01 junio 2014

El castillo


Hace tiempo me metía yo aquí con los románticos de la lectura, que dicen que sólo se debe leer por placer. Pues bien, no entiendo cómo alguien puede leer a Kafka por gusto. Es un auténtico narrador de pesadillas, lo cual tiene su mérito, sin duda, pues no es nada fácil narrar bien una pesadilla. Y al decir pesadillas no me refiero a monstruos que se te quieren comer o cosas así, como alguna serie juvenil titulada de esa manera. Hablo de sueños angustiosos, obsesivos, desasosegantes, que pueden consistir en cosas cotidianas, pero transfiguradas de la manera que solo sabemos hacer los humanos cuando dormimos. Un interrogatorio a las tres de la mañana, tú que te metes en una habitación donde un tío insomne te habla sin parar, tus propios intentos de compartir su cama para dormir por fin un poco, un trabajo absurdo de bedel que nunca empieza, estar (simplemente estar) en una posada a la espera de no se sabe qué..., sólo Kafka es capaz de sostener trescientas páginas con este tipo de situaciones, y darle un toque onírico inconfundible. Este tipo es el mejor desmitificador del concepto de sueño. Y además no termina la novela, yo creo que adrede, para que tengas la sensación de despertarte de repente, como en las pesadillas.

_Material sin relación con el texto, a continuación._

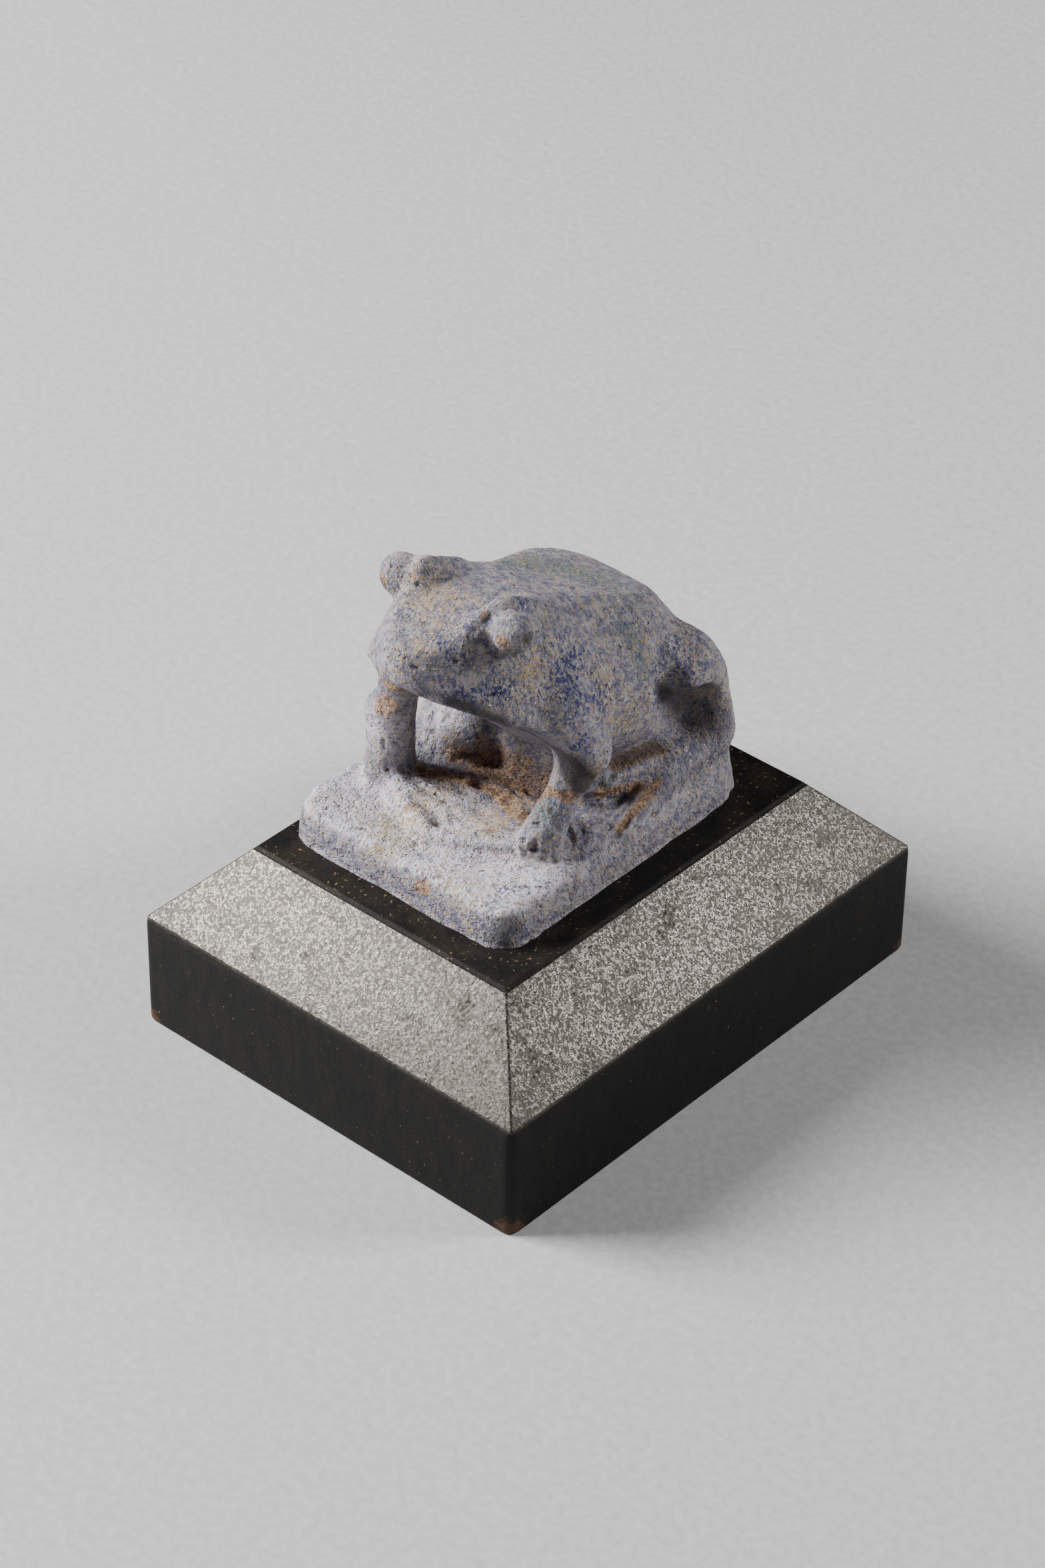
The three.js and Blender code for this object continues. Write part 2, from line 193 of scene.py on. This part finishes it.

Ya sé que no es la manera más airosa de comentar a Kafka: sería mejor aventurar una interpretación simbólica más. Eso se lo dejo a Hannah Arendt, por ejemplo, que firma un buen artículo en el prólogo de esta edición que he cogido (Galaxia Gutenberg). Tampoco es que sea una interpretación más: dice la doña que lo de Kafka es hacer una maqueta de la realidad, o un plano. Tú ves un plano y aquello no es el sitio, pero te permite ver cuál es su estructura y la relación entre sus partes. Tal vez, tal vez sea kafkiano el ordenamiento del mundo, por supuesto sin el factor Dios, o mejor dicho, sin el factor Cristo, y quizá por eso tenga sentido el considerar a Kafka como el mejor intérprete de la conciencia del siglo XX.